Le président égyptien était dans une impasse et vivait un moment de doute et de grande vulnérabilité. Il faut dire que pendant plusieurs années, et plus précisément jusqu’à la défaite de 1967, il a tenté d’exercer un leadership exclusif dans le monde arabe de façon à apparaître comme le maître incontesté de ses destinées. Sa volonté d’hégémonie, son outrecuidance et son orgueil démesuré l’ont poussé à s’ériger en leader de l’Unité arabe et à se croire investi d’une mission historique pour réaliser cette unité.
Nasser s’était fait un point d’honneur d’unir et d’unifier les objectifs des peuples arabes et de répondre à leurs aspirations telles que la libération de la Palestine. L’alignement automatique sur sa politique jusqu’au-boutiste et l’infaillible allégeance aux dogmes du nationalisme arabe étaient nécessaires pour s’accorder les faveurs des panarabistes.
Ceux qui s’inscrivaient en faux contre les articles de foi de l’Eglise Nassérienne et tentaient d’échapper à son emprise, même parmi les dirigeants des autres pays arabes comme Bourguiba, étaient considérés comme des traîtres à la Nation arabe et des agents du colonialisme. Le refus d’allégeance de Bourguiba à Abdel Nasser a valu au premier un flot d’injures dont il s’est quotidiennement abreuvé pendant plusieurs années.

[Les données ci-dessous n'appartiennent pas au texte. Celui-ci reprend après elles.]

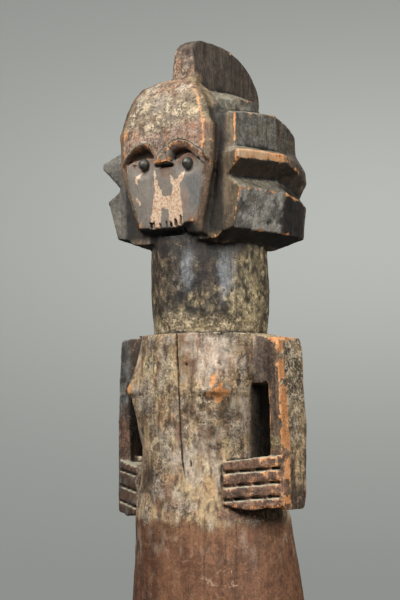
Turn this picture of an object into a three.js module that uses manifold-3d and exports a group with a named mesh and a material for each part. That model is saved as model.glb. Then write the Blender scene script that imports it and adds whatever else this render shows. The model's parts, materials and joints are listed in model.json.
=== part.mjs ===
// A standing guardian figure carved from one length of hardwood, with two domed iron tacks for eyes.
// Millimetres, +Z up. The origin is on the underside of the low base, below the axis of the neck.
// The figure faces -Y, and +X is its own left side.

import * as THREE from "three";
import { mergeVertices } from "three/addons/utils/BufferGeometryUtils.js";
import Module from "manifold-3d";

const wasm = await Module();
wasm.setup();

// How far joined forms run into each other
const OVERLAP = 3;

// Base, legs and feet
const BASE_HEIGHT = 27;
const BASE_HALF_WIDTH = 107;
const BASE_HALF_DEPTH = 100;
const BASE_CENTRE_Y = 4;
const BASE_EDGE = 5;
const BASE_SIDES = 32;
const LEG_X = 45;
const LEG_SIDES = 18;
const FOOT_HALF_WIDTH = 29;
const HEEL_Y = 54;
const HEEL_ROUND = 8;
const HEEL_TOP_Z = 54;
const INSTEP_Y = -30;
const INSTEP_Z = 56;
const TOE_Y = -70;
const TOE_Z = 36;
const TOE_ROUND = 6;

// Trunk and neck
const TRUNK_SIDES = 48;
const BREAST_ANGLE = 45;
const BREAST_SPREAD = 23;
const NECK_SIDES = 20;

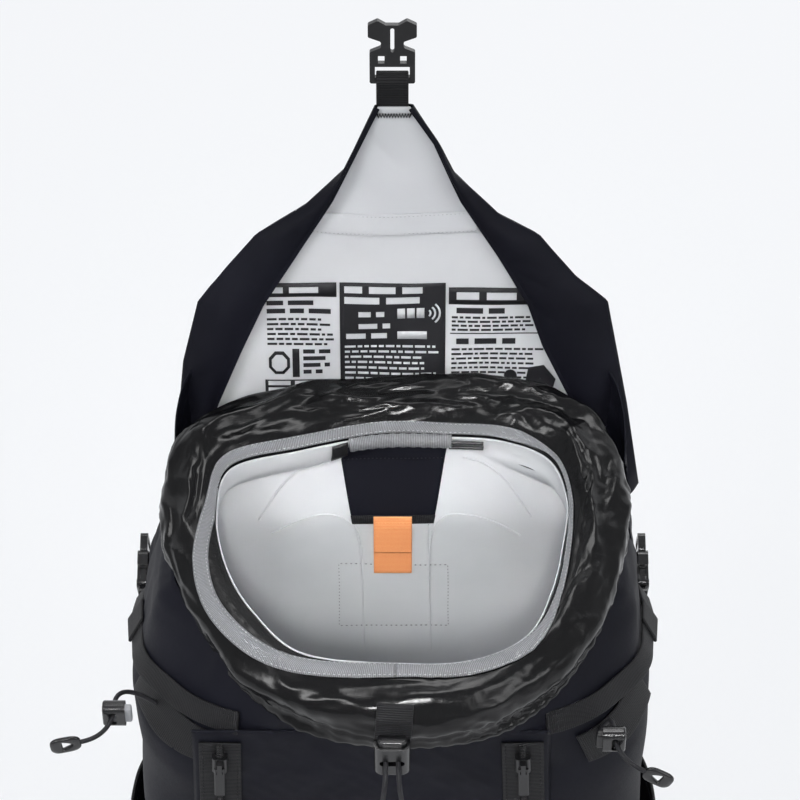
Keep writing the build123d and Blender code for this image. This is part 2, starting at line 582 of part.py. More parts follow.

L’on peut en déduire en écoutant cet enregistrement qu’il a fallu passer par l’humiliation de 1967 pour que Nasser se mette à prononcer des discours aux accents particulièrement bourguibiens, c’est-à-dire pensés dans un esprit rationnel, pragmatique et lucide, loin de toute mégalomanie pharaonique et de tout dogmatisme. Mais il était déjà trop tard ! D’ailleurs, Nasser mourra quelques semaines après cet échange pathétique avec Kadhafi.